Given the scope of this FOI, which was for the CEIs and the gift register, then on the basis of the information provided by the Department in this notice of third party consultation, it would not be possible for a reasonable belief of s 27 enlivenment to formed, as the material in question falls below the bar required to be met (especially as consent was already given to redact any information not relating to said financial data).

As such, please provide additional information as to the basis of your s 27 claim, and please provide a schedule of documents, noting the number of pages for each document (given they are a s 17 document/s, that should be only a couple of pages), and list what number of pages in those documents s 27 is allegedly claimed on.

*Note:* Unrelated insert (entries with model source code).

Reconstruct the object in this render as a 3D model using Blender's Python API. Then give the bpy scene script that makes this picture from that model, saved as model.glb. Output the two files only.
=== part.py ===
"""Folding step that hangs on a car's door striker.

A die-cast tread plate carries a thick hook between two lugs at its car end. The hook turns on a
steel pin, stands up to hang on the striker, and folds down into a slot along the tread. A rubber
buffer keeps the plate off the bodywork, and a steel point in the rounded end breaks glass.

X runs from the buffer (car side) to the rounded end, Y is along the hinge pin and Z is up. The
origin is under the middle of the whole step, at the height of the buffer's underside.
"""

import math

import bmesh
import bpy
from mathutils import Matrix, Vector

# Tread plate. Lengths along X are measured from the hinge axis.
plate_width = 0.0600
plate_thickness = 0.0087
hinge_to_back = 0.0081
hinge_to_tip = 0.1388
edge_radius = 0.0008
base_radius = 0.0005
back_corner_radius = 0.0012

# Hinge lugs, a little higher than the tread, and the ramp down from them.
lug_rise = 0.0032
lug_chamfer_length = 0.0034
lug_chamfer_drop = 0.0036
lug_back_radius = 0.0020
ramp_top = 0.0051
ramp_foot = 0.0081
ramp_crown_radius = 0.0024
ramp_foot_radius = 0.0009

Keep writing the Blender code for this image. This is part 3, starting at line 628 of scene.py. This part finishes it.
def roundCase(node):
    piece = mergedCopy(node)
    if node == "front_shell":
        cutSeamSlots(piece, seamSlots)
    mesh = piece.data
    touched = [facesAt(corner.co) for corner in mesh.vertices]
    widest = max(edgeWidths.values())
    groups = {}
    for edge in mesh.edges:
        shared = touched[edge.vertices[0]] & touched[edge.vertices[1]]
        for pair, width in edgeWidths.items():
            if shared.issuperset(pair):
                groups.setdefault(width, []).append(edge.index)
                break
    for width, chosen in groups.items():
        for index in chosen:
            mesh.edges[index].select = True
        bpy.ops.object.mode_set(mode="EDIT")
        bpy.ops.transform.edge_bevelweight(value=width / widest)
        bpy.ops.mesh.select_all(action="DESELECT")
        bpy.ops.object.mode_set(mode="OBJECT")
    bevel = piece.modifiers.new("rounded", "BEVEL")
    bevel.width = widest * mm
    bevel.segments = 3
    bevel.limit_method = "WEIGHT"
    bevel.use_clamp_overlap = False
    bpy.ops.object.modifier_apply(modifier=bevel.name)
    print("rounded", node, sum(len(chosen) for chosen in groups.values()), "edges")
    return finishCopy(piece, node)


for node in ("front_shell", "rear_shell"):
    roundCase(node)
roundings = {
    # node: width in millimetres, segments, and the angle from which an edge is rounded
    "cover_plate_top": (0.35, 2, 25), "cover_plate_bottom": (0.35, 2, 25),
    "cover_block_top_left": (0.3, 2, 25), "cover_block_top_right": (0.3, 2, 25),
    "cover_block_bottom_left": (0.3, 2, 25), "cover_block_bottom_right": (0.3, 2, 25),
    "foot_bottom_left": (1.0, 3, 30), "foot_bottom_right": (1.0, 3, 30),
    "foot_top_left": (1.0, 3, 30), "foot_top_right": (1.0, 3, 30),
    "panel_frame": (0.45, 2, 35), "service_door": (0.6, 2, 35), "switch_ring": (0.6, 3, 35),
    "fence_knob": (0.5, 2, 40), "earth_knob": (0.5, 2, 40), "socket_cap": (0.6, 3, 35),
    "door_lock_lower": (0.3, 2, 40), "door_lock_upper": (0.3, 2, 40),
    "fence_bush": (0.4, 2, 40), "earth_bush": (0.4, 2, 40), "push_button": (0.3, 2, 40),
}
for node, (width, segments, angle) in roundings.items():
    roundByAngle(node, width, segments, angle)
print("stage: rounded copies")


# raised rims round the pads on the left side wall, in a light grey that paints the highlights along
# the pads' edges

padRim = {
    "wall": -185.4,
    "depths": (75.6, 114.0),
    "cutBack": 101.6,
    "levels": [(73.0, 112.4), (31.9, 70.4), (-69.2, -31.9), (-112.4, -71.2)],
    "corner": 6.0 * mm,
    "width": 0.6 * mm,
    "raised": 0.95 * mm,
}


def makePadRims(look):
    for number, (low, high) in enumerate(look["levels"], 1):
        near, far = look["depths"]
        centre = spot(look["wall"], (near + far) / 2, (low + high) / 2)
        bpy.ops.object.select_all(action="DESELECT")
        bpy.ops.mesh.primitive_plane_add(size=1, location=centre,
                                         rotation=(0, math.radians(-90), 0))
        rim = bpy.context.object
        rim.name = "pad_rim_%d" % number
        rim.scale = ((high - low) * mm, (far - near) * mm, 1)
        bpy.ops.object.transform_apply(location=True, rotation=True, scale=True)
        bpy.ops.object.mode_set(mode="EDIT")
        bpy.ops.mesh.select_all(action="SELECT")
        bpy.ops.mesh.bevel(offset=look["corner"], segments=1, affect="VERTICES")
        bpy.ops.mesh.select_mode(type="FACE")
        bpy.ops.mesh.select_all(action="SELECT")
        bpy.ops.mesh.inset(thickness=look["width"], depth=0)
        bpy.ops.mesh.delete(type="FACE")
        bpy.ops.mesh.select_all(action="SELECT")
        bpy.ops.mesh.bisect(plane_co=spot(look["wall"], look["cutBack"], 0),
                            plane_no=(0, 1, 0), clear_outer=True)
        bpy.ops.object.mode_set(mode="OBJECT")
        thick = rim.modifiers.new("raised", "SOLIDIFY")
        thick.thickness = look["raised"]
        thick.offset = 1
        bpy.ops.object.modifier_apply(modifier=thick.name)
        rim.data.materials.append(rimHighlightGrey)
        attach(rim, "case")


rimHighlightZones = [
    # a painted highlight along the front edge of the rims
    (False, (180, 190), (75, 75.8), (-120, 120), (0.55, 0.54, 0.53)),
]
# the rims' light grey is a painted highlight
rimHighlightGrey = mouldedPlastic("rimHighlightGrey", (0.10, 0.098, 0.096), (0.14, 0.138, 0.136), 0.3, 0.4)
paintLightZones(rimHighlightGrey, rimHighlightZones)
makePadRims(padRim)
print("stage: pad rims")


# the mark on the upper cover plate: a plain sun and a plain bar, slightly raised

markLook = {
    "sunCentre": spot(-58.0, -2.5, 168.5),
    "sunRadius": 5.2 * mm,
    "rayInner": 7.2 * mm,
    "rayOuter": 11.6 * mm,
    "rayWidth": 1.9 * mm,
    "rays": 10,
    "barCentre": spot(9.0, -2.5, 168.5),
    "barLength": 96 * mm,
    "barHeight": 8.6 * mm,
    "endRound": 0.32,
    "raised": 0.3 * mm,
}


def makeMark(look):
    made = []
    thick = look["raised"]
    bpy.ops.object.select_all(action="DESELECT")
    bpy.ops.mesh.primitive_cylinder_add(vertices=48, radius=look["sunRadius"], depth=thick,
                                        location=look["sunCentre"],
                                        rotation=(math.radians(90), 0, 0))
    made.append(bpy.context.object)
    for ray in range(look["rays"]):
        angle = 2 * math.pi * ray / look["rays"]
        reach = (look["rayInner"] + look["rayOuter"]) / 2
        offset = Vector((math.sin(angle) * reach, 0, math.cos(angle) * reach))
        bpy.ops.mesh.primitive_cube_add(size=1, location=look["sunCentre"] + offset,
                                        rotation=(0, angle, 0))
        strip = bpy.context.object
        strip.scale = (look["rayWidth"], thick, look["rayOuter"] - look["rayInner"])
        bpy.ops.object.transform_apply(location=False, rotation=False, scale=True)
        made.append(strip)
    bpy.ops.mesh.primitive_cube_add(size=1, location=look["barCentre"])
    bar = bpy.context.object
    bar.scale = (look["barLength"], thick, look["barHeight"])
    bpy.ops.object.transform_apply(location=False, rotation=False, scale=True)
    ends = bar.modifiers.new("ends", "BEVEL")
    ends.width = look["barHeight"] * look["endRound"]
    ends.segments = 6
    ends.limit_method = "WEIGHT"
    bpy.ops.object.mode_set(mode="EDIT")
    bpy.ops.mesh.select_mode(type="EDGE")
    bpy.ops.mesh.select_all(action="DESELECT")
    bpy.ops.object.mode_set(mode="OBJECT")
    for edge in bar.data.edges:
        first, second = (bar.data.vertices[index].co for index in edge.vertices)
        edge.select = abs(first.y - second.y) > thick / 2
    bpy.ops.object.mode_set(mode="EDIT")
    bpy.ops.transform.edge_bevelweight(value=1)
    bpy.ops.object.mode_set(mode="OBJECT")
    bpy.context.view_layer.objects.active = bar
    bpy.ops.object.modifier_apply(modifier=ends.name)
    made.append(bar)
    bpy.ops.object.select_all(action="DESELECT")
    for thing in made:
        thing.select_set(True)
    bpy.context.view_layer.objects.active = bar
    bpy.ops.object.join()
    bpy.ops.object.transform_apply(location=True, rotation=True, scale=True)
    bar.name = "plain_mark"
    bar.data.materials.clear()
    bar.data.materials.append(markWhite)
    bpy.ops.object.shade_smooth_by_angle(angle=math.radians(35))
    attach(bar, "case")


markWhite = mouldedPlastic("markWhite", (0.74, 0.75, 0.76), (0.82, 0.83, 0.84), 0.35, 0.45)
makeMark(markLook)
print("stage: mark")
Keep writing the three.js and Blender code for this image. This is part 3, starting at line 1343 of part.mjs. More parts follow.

Given the hostility and prior financial improprieties of the Australian Digital Health Agency, I suppose it is not surprising that the Australian Digital Health Agency (ADHA) is cloaking in secrecy these documents, that other agencies are happy to promote to show they are complying with Whole of Government financial accounting and probity rules! This should be something ADHA wants to promote, not hide, but then given the history of financial mismanagement and fraud at the Australian Digital Health Agency I guess something unusual or irregular about the gift register this year, has changed the normal practice of proper financial disclosure? Is it because a senior ADHA SES employee has breached whole of government rules on gifts?

As this fraudulent 30 day delay is almost up, you can’t keep hiding it forever. I suggest stop playing unethical games and just do what you were always required to do under the Freedom of Information Act and release these long overdue documents.